There can be some exceptions (see 11.4.6 and A11.4.6, giving a further explanation of the law), but the “preferred solution” is still to have 2 valves.
A.11.4.6 Fault tolerance is the preferred solution to gain the required confidence that a robust architecture has been achieved. When IEC 61511-1:2016, 11.4.6 applies, the purpose of the justification is to demonstrate that the proposed alternative architecture with reduced hardware fault tolerance provides an equivalent or better solution (e.g., with the use of other verifiable means such as certification or similar).
NOTE 1 Examples to implement reduced hardware fault tolerance include: back-up arrangements (e.g., analytical redundancy (replacing a failed sensor output by physical calculation results from other sensors outputs); using more reliable items of the same technology (if available); changing for a more reliable technology; decreasing common cause failure impact by using diverse technology; increasing the design margins; constraining the environmental conditions (e.g., for electronic components); decreasing the reliability uncertainty by gathering more field feedback or expert judgment, etc. .
So basically this is quite clear for me.
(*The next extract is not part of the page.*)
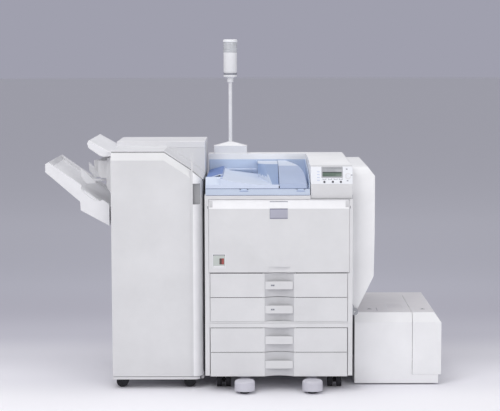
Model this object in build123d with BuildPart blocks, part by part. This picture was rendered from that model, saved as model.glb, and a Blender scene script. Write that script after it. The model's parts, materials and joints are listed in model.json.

I cannot imagine that applying the HFT table (using 2 Final Elements) would decrease the overall safety.
And even so, in case of an alternative, we must be pretty sure that the proposed alternative architecture is really foreseen. For example, if someone tells me “ok, you are right but there are other mitigating measures” I always as: where? Will they cover the same risk? Do they share elements with the SIS? How reliable are they?
In short, I may be wrong, but I have seen more and more often a 1FE system becoming a 2FE system than the other way around.
As a vendor, I will always challenge my customers and I will always offer at least as an alternative (in a scenario like the one described in the beginning) with 2 valves, so that the contractor will not be short on budget or space in the event they win the EPC contract.